Oracle Cloud Infrastructure Logging Analytics is a cloud service driven by machine learning. It monitors, aggregates, indexes, and analyses log data from both on-premises and multi-cloud environments. This enables users to efficiently search, explore, and correlate data, speeding up troubleshooting and issue resolution. Additionally, it provides insights to support better operational decision-making.

Sensitive data

Passwords and secrets are securely stored in a Vault. Terraform always injects these credentials during creation or update directly from Vault, ensuring their confidentiality throughout the Terraform plan and apply phases. Vault is an encryption service that enables to control the keys that are hosted in Oracle Cloud Infrastructure (OCI) hardware security modules (HSMs) while Oracle administers the HSMs.

OAuth2.0

User authentication is conducted via OAuth 2.0. While in AWS the integration is done with Amazon Cognito, in our context, we utilized OCI IAM Identity Domains.
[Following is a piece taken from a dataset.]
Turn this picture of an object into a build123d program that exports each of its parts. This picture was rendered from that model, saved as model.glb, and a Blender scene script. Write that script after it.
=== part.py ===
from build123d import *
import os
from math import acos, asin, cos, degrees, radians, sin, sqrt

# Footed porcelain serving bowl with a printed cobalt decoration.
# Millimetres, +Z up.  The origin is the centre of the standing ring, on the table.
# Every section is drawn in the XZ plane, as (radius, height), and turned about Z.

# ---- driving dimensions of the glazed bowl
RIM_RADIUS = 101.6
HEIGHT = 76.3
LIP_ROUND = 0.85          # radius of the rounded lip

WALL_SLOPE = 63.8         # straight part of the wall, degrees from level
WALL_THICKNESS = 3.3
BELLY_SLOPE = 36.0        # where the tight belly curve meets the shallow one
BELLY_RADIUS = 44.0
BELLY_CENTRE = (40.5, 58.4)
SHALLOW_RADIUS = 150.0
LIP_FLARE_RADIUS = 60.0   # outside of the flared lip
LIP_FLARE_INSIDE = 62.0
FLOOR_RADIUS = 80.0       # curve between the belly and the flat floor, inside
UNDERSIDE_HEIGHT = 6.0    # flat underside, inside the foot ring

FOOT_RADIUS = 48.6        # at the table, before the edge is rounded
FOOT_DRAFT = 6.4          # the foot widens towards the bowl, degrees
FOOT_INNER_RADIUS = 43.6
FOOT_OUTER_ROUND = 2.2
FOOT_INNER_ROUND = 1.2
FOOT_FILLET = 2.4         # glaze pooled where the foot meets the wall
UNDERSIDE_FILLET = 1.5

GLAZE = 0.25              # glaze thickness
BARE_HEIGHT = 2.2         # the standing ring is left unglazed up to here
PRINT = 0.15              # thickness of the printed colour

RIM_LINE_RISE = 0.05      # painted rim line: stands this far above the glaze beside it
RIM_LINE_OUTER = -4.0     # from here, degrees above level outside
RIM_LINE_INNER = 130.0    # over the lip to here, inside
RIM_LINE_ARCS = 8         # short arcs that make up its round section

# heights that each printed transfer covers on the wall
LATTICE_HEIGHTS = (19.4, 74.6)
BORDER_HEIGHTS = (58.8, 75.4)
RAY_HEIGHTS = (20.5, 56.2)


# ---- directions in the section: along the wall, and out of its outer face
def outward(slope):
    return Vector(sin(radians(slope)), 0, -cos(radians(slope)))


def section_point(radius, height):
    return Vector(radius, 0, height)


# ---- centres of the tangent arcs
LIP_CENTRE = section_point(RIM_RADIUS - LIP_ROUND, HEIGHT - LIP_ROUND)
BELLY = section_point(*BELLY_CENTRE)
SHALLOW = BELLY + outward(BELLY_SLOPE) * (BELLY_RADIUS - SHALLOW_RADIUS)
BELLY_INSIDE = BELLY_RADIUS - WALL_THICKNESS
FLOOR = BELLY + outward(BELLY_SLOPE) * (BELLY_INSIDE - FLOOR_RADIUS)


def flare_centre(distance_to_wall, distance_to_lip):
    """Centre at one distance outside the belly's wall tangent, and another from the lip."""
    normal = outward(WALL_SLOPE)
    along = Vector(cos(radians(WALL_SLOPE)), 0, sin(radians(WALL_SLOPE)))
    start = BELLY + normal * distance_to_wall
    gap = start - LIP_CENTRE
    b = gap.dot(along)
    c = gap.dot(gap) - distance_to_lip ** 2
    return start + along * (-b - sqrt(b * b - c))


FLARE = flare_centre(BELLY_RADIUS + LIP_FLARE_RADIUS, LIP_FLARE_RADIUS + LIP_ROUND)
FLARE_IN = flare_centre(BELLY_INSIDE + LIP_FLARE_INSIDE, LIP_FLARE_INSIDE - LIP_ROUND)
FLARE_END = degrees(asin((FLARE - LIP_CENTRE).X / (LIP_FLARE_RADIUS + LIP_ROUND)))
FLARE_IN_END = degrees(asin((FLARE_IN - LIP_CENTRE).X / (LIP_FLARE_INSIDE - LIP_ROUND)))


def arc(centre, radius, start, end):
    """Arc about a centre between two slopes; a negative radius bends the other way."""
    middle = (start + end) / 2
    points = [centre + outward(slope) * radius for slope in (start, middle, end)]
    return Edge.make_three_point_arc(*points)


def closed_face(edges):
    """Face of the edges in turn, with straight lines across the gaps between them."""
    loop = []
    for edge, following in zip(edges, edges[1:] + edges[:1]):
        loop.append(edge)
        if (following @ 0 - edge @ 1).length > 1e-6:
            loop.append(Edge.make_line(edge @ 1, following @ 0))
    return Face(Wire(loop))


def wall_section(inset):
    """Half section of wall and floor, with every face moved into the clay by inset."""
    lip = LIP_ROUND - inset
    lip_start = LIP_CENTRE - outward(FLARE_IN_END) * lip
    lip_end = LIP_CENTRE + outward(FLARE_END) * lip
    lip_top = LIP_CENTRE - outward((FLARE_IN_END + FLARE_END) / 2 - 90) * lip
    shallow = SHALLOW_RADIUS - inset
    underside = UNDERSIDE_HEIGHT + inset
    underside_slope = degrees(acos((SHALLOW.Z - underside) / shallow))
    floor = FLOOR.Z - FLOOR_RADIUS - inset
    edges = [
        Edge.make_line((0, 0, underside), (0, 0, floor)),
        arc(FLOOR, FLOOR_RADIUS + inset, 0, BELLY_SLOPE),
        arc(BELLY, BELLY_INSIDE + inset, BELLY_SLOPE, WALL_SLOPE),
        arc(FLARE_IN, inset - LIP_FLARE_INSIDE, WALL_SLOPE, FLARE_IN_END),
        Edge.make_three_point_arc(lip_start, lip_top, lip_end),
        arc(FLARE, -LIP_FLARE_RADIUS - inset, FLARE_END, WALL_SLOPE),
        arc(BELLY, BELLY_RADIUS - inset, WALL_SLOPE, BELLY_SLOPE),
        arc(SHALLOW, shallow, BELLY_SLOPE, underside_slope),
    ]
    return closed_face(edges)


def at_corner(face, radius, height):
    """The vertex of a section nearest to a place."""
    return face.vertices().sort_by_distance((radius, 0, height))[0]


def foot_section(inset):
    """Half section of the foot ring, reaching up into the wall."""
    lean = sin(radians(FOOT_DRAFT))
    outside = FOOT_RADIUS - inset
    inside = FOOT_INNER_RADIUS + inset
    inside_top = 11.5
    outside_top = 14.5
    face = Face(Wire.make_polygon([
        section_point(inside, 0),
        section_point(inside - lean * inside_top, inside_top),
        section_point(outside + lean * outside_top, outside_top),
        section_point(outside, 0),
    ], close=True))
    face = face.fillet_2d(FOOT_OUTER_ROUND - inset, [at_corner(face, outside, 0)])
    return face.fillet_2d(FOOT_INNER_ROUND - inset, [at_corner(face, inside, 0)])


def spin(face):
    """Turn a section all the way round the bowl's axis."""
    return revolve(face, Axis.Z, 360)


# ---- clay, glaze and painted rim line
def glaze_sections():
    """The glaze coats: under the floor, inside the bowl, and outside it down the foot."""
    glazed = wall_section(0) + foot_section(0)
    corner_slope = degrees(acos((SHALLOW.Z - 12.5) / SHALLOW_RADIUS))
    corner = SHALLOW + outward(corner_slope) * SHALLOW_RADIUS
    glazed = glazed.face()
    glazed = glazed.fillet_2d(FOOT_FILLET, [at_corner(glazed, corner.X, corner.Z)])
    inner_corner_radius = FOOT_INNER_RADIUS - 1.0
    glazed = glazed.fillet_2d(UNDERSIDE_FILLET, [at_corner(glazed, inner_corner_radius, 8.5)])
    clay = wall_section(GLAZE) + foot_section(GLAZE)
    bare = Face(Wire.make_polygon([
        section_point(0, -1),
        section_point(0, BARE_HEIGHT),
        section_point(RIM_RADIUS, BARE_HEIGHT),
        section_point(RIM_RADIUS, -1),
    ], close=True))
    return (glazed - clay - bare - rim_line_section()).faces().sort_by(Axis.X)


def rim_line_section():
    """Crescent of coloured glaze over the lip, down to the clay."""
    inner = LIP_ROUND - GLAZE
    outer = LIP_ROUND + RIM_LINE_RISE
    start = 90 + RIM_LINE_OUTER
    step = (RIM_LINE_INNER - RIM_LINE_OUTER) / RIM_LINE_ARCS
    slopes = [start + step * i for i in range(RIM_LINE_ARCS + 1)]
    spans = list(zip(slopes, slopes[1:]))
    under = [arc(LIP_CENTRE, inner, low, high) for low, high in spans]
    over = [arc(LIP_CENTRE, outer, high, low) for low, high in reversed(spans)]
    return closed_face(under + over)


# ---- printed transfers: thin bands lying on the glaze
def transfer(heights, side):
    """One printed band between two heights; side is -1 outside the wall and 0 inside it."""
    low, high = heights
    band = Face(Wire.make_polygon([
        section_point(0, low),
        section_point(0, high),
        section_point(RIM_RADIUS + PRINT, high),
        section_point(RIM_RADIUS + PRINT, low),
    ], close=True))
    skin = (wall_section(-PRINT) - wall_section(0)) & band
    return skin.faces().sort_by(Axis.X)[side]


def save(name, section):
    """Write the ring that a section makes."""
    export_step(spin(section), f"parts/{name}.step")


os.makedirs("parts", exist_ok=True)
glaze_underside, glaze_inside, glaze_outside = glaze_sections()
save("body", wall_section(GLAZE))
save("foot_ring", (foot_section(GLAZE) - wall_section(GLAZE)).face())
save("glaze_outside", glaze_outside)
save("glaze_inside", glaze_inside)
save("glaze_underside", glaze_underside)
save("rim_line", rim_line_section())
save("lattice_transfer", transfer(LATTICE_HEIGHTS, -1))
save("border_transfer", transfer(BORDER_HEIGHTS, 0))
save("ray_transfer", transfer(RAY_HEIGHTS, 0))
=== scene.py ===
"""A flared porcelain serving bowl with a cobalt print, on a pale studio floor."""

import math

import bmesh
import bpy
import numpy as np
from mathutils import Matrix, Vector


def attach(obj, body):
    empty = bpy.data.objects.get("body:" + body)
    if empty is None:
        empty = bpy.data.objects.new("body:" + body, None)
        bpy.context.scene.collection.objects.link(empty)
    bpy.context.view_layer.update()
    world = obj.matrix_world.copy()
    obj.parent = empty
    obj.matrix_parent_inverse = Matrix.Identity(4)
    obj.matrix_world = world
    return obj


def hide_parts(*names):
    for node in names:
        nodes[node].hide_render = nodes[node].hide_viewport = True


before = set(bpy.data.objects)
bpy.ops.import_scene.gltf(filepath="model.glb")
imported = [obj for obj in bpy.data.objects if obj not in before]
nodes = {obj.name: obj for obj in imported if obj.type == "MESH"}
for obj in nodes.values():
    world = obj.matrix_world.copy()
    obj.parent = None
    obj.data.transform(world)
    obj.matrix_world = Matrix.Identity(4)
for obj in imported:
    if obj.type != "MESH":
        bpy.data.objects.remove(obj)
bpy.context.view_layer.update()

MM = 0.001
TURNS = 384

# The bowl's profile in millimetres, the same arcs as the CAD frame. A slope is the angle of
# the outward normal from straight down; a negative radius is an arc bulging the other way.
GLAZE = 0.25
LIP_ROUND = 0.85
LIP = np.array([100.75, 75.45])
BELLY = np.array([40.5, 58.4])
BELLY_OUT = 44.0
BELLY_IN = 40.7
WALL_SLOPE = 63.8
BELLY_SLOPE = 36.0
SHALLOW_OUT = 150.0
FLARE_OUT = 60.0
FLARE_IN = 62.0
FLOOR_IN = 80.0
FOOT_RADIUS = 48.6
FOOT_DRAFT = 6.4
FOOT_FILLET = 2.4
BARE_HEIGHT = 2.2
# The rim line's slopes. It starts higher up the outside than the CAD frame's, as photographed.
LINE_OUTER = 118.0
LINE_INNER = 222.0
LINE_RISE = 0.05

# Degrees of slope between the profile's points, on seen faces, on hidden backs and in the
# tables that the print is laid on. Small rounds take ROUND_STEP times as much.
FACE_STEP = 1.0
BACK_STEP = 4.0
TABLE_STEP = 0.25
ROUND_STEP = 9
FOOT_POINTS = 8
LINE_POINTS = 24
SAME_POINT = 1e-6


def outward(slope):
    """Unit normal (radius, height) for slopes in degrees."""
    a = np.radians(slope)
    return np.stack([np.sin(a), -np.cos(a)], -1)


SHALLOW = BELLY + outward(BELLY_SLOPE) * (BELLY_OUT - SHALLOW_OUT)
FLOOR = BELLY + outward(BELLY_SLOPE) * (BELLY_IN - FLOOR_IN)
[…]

Customers’ users already have their own accounts in another application. When an authenticated user begins using Finshape’s solution from the aforementioned application, the system will create a new user for the first time in our infrastructure and grant the necessary privileges. If the user already exists and is authenticated in the other application, they will also be authenticated here.

OAuth 2.0 is the industry-standard protocol for authorization. The OAuth 2.0 authorization framework enables a third-party application to obtain limited access to an HTTP service, either on behalf of a resource owner by orchestrating an approval interaction between the resource owner and the HTTP service, or by allowing the third-party application to obtain access on its own behalf.

Oracle cloud infrastructure console and the identity and access management (OCI IAM) provide out-of-the-box OAuth Services, which allows a Client Application to access protected resources that belong to an end-user.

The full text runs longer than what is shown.